From fear to sorrow, the various faces  of women depicted in the play From fear to sorrow, the various faces
of women depicted in the play

“My house looks like it always does before a new play opens. I don’t think we’ve swept it this whole month,” says theatre director Lokesh Jain, 46, as he settles down at the canteen in Triveni Kala Sangam. He looks around at the lunchtime crowd and says, “There was a time, the canteen used to be overrun with artists, authors and film-makers.” In the early ’90s, Jain was training with veteran Ebrahim Alkazi. Even then, he would look for hidden stories of the unknown Dilliwala — migrants, homeless, tribals, labourers or refugees. That curiosity has culminated in his latest play, Bheegey Bheegey Se Pal, which will premiered in Delhi.
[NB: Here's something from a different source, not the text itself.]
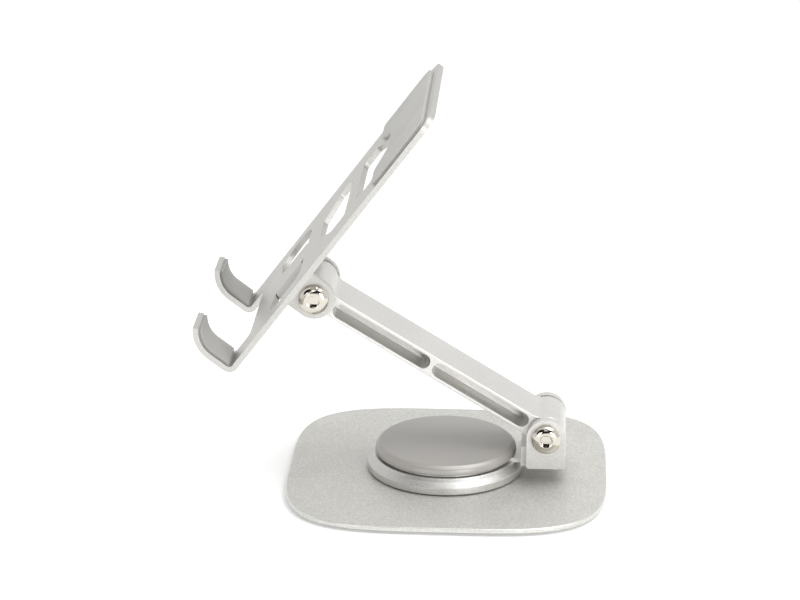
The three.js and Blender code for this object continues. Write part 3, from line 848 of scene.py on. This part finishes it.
def hook_layer(face, ends, depths, start, curl, corner):
    """One layer of a hook's lining, between two depths behind the hook's outer face.

    It runs from the start angle inside the bend to the curl angle, both in degrees, and its four
    corners are rounded.
    """
    outset, inset = depths
    bend_y, bend_z, curl_y = face + HOOK_BEND, SHEET_UNDERSIDE + HOOK_BEND, face + HOOK_CURL
    turn, tip = math.radians(start), math.radians(180 - curl)
    pen = Pen("YZ", bend_y + (HOOK_BEND - outset) * math.cos(turn),
              bend_z + (HOOK_BEND - outset) * math.sin(turn))
    pen.arc(bend_y, bend_z, -(180 + start), steps=4).line(face + outset, HOOK_RISE)
    pen.arc(curl_y, HOOK_RISE, -curl, steps=24)
    pen.line(curl_y + (HOOK_CURL - inset) * math.cos(tip),
             HOOK_RISE + (HOOK_CURL - inset) * math.sin(tip))
    pen.arc(curl_y, HOOK_RISE, curl, steps=24).line(face + inset, bend_z)
    pen.arc(bend_y, bend_z, 180 + start, steps=4)
    mesh = moved(thicken(pen.fill(), (ends[1] - ends[0], 0, 0)), (ends[0], 0, 0))
    thickness = (inset - outset) * MM
    upright = [edge for edge in mesh.edges
               if abs(edge.calc_length() - thickness) < 0.05 * MM and edge.is_convex
               and edge.calc_face_angle() > 1.0]
    bmesh.ops.bevel(mesh, geom=upright, offset=corner * MM, segments=5, profile=0.5, affect="EDGES",
                    material=-1)
    return mesh


def outline_slab(points, radii, bottom, top):
    """A flat outline of (x, y) corners in millimetres, each rounded by its radius, made thick."""
    pen = Pen("XY", *points[0])
    for point in points[1:]:
        pen.line(*point)
    mesh = pen.fill()
    corners = {radius: [] for radius in radii}
    for vert in mesh.verts:
        nearest = min(range(len(points)),
                      key=lambda i: (Vector((*points[i], 0)) * MM - vert.co).length)
        corners[radii[nearest]].append(vert)
    for radius, verts in corners.items():
        bmesh.ops.bevel(mesh, geom=verts, offset=radius * MM, segments=7, profile=0.5,
                        affect="VERTICES")
    return moved(thicken(mesh, (0, 0, top - bottom)), (0, 0, bottom))


def rear_pad_outline(low, high, inset):
    """The rear pad's corners, notched round the narrow end of the rear window."""
    clearance, window_half, slope = 4.0, 17.5, 15 / 20.5
    half, front, rear = high.x / MM - inset, low.y / MM + inset, high.y / MM - inset
    notch_rear = WINDOW_END + clearance + inset
    notch_half = window_half + clearance / 3 + inset
    front_half = notch_half + (notch_rear - front) / slope
    right = [(front_half, front), (half, front), (half, rear)]
    left = [(-x, y) for x, y in reversed(right)]
    return right + left + [(-notch_half, notch_rear), (notch_half, notch_rear)]


def local_box(node):
    """A platform node's lowest and highest corner, along the sheet and square to it."""
    back = PLATFORM_PLACE.inverted()
    places = [back @ vert.co for vert in frame["nodes"][node].data.vertices]
    return [Vector([choose(place[axis] for place in places) for axis in range(3)])
            for choose in (min, max)]


def dress_pad(name, node, tape, rubber, rubber_look):
    """Puts a round-edged pad of rubber on its dark tape, whose colour also paints the shade under the rim, in the
    platform's place.
    """
    rims = [edge for edge in rubber.edges
            if edge.is_manifold and edge.is_convex and edge.calc_face_angle() > math.radians(40)]
    bmesh.ops.bevel(rubber, geom=rims, offset=sizes().rubber_round, segments=3, profile=0.5,
                    affect="EDGES", material=-1)
    pad = piece_from(name, joined(marked(tape, 1), rubber), PLATFORM_PLACE)
    dress(pad, "platform", [node], [material(rubber_look), material(foam_tape)],
          angle=40)


class STAND_OT_platform(bpy.types.Operator):
    """Builds the bent sheet with its hooks and ears, and the rubber pads"""

    bl_idname = "stand.platform"
    bl_label = "Platform"

    def execute(self, context):
        sheet = merged_copy("platform", "bent_sheet")
        # The sheet's aluminium carries painted shade.
        dress(sheet, "platform", ["platform"],
              [material(sheet_aluminium), material(bright_edge)],
              rounding=sizes().sheet_edge, angle=40, edge_look=1)
        self.build_rear_pad()
        for side, node in ((1, "hook_pad_right"), (-1, "hook_pad_left")):
            self.build_hook_pad(f"hook_lining_{side}", node)
        return {"FINISHED"}

    def build_rear_pad(self):
        """The rear pad: the tape is set back at the edges and sunk a little into the sheet."""
        low, high = local_box("rear_pad")
        bottom, top, edge = low.z / MM, high.z / MM, 0.4
        tape = outline_slab(rear_pad_outline(low, high, edge), PAD_CORNERS, bottom - 0.25, bottom + 0.6)
        rubber = outline_slab(rear_pad_outline(low, high, 0.0), PAD_CORNERS, bottom + 0.55, top)
        dress_pad("rear_pad_rubber", "rear_pad", tape, rubber, grey_rubber)

    def build_hook_pad(self, name, node):
        """One hook's lining, from inside the bend to just short of the tip."""
        face = local_box("platform")[0].y / MM
        low, high = local_box(node)
        left, right, edge = low.x / MM, high.x / MM, 0.4
        tape = hook_layer(face, (left + edge, right - edge), (3.55, 4.4), start=-148, curl=57.2, corner=2.2)
        rubber = hook_layer(face, (left, right), (4.35, 5.8), start=-150, curl=57.5, corner=2.5)
        # The hook pads' rubber carries painted shade.
        dress_pad(name, node, tape, rubber, hook_rubber)


# ---------- stage ----------
def soft_light(name, location, target, size, power):
    """A rectangular white light that faces its target."""
    data = bpy.data.lights.new(name, "AREA")
    data.shape = "RECTANGLE"
    data.size, data.size_y = size
    data.energy = power
    lamp = link(name, data)
    lamp.location = location
    lamp.rotation_euler = (Vector(target) - Vector(location)).to_track_quat("-Z", "Y").to_euler()


# Black flags: the way from the stand to each one's middle, and its half width in degrees.
FLAGS = (((0.62, -0.55, 0.56), 22), ((0.80, 0.36, 0.48), 15), ((0.45, 0.10, 0.89), 13),
         ((0.93, -0.08, 0.30), 14))


def flag_shade(tree, view, direction, wide):
    """A value that is 1 away from a flag and nearly 0 on it, with a soft edge."""
    edge, darkest = 3, 0.02
    dot = tree.nodes.new("ShaderNodeVectorMath")
    dot.operation = "DOT_PRODUCT"
    dot.inputs[1].default_value = Vector(direction).normalized()
    tree.links.new(view, dot.inputs[0])
    fade = tree.nodes.new("ShaderNodeMapRange")
    for name, value in (("From Min", math.cos(math.radians(wide + edge))),
                        ("From Max", math.cos(math.radians(wide))),
                        ("To Min", 1.0), ("To Max", darkest)):
        fade.inputs[name].default_value = value
    tree.links.new(dot.outputs["Value"], fade.inputs["Value"])
    return fade.outputs["Result"]


def hang_flags(tree):
    """Hangs the flags in the white room, on the camera's side, for the chrome to reflect."""
    view = tree.nodes.new("ShaderNodeTexCoord").outputs["Generated"]
    shades = [flag_shade(tree, view, *flag) for flag in FLAGS]
    colour = shades[0]
    for shade in shades[1:]:
        both = tree.nodes.new("ShaderNodeMath")
        both.operation = "MULTIPLY"
        tree.links.new(colour, both.inputs[0])
        tree.links.new(shade, both.inputs[1])
        colour = both.outputs["Value"]
    tree.links.new(colour, tree.nodes["Background"].inputs["Color"])


def add_camera():
    """The camera at the right of the stand, a little above it, with a long lens."""
    azimuth, elevation = math.radians(93.42), math.radians(19.61)
    distance, focal_share = 1.7778, 3.444
    back = Vector((math.sin(azimuth) * math.cos(elevation), -math.cos(azimuth) * math.cos(elevation),
                   math.sin(elevation)))
    right = Vector((math.cos(azimuth), math.sin(azimuth), 0))
    up = back.cross(right)
    anchor = Vector((0, 0, 0.005))  # the middle of the turntable on the plate
    across, down = 0.0571, 0.2067  # from the view's middle to the anchor, as shares of its width
    data = bpy.data.cameras.new("camera")
    data.sensor_width = 36.0
    data.lens = data.sensor_width * focal_share
    camera = link("camera", data)
    camera.location = (anchor - right * (across * distance / focal_share)
                       + up * (down * distance / focal_share) + back * distance)
    camera.rotation_mode = "QUATERNION"
    camera.rotation_quaternion = Matrix((right, up, back)).transposed().to_quaternion()
    data.clip_start, data.clip_end = 0.01, 100.0
    bpy.context.scene.camera = camera


def add_floor():
    """A wide pale floor, faintly lit from below like a light table."""
    mesh = bmesh.new()
    bmesh.ops.create_grid(mesh, x_segments=1, y_segments=1, size=6.0)
    floor = piece_from("floor", mesh)
    floor.data.materials.append(Shader("pale_floor").finish(
        Base_Color=(0.92, 0.92, 0.92, 1), Roughness=0.9,
        Emission_Color=(1, 1, 1, 1), Emission_Strength=0.18))


def add_world():
    """The white room with its flags."""
    world = bpy.data.worlds.new("studio")
    world.use_nodes = True
    world.node_tree.nodes["Background"].inputs["Strength"].default_value = 0.95
    hang_flags(world.node_tree)
    bpy.context.scene.world = world


class STAND_OT_stage(bpy.types.Operator):
    """Adds the pale floor, the soft studio light and the camera"""

    bl_idname = "stand.stage"
    bl_label = "Stage"

    def execute(self, context):
        add_floor()
        add_world()
        soft_light("overhead", (0.2, 0.5, 1.5), (0, 0, 0.1), (1.2, 1.2), 14.0)
        soft_light("front_left", (1.5, -0.75, 0.35), (0, 0, 0.12), (0.6, 0.7), 3.6)
        soft_light("front_right", (1.5, 0.85, 0.35), (0, 0, 0.12), (0.6, 0.7), 10.5)
        add_camera()
        context.scene.view_settings.view_transform = "Standard"
        return {"FINISHED"}


# ---------- panel and registration ----------
class STAND_PT_panel(bpy.types.Panel):
    """Sizes, colours and build steps of the laptop stand"""

    bl_idname = "STAND_PT_panel"
    bl_label = "Laptop Stand"
    bl_space_type = "VIEW_3D"
    bl_region_type = "UI"
    bl_category = "Laptop Stand"

    def draw(self, context):
        for group in (context.scene.stand_sizes, context.scene.stand_colours):
            for name in group.__annotations__:
                self.layout.prop(group, name)
        for step in STEPS:
            self.layout.operator(step.bl_idname)


STEPS = (STAND_OT_base, STAND_OT_turntable, STAND_OT_hinges, STAND_OT_arm, STAND_OT_platform,
         STAND_OT_stage)
CLASSES = (StandSizes, StandColours, *STEPS, STAND_PT_panel)


def register():
    """Registers the settings, operators and panel, and puts the settings on the scene."""
    for cls in CLASSES:
        bpy.utils.register_class(cls)
    bpy.types.Scene.stand_sizes = PointerProperty(type=StandSizes)
    bpy.types.Scene.stand_colours = PointerProperty(type=StandColours)


def unregister():
    """Takes back everything that register did."""
    del bpy.types.Scene.stand_colours
    del bpy.types.Scene.stand_sizes
    for cls in reversed(CLASSES):
        bpy.utils.unregister_class(cls)


def main():
    """Builds the stand step by step."""
    register()
    bpy.ops.stand.base()
    bpy.ops.stand.turntable()
    bpy.ops.stand.hinges()
    bpy.ops.stand.arm()
    bpy.ops.stand.platform()
    bpy.ops.stand.stage()


if __name__ == "__main__":
    main()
“The play draws from real-life experiences of women I have encountered in my 30 years in theatre. It is a story of their trials and triumphs, dreams and setbacks, and their positions in workplaces and homes,” says Jain. Bheegey Bheegey Se Pal is a fictional story of seven women, whose paths overlap at a paying-guest accommodation in Lajpat Nagar. One of these is the formidable owner of the PG accommodation, Jasvir Kaur. Another is her maid, Bahula, who represents a girl Jain had once met in Madhya Pradesh. “She had been raped and when she became pregnant, her mother turned her away and even the village midwife refused to help. She delivered her own child in a scene full of blood and trauma,” he says. The other characters include, a journalist, who doesn’t believe in marriage but cannot escape its shadow in her live-in relationship; a Bharatanatyam dancer who defines herself through art; a housewife who flees from her in-laws; and her 10-year-old daughter. The seventh character is missing. “She is called Afsana and nobody, neither her parents nor her landlady, knows where she has disappeared. Afsana symbolises the thousands of women who vanish from our city regularly,” says Jain.
Jain’s realistic subjects and stark treatment — theatre of the conscience that “open eyes and minds” — are preceded by research that has involved sleeping in night shelters and making plays with children from the streets. Nothing compares to the new play, he says, “This play took me two years to write and has been the toughest challenge of my life.”
Set designer Manish Kansara remembers the first impression of the script. “Such events and people are so common around us, we have turned blind to them. While designing sets, I wanted to reinforce the script so that the audience doesn’t stay immune,” he says. The stage is minimally decorated — alternating between an office and the PG, with a few scenes on the street.
The cast combines budding talents from the city’s theatre circuit such as Pankaj Tiwari with new actors such as Renu Anuj Singh. Jain’s wife Chavi and 11-year-old daughter Pakhi play mother and child in the play, too. An integral part of Jain’s plays are their innovative background and surround sound. Jain began to create music because he couldn’t find trained musicians to translate his edgy vision on the stage. In Bheegey Bheegey Se Pal, for instance, one can listen to the djembe and nagara as well as wooden sticks (“which recall the voice of catharsis”) and a collection of car, bike and bus horns (“songs of the city”). “Three scenes have no dialogues and are based only on music and action,” says Chavi.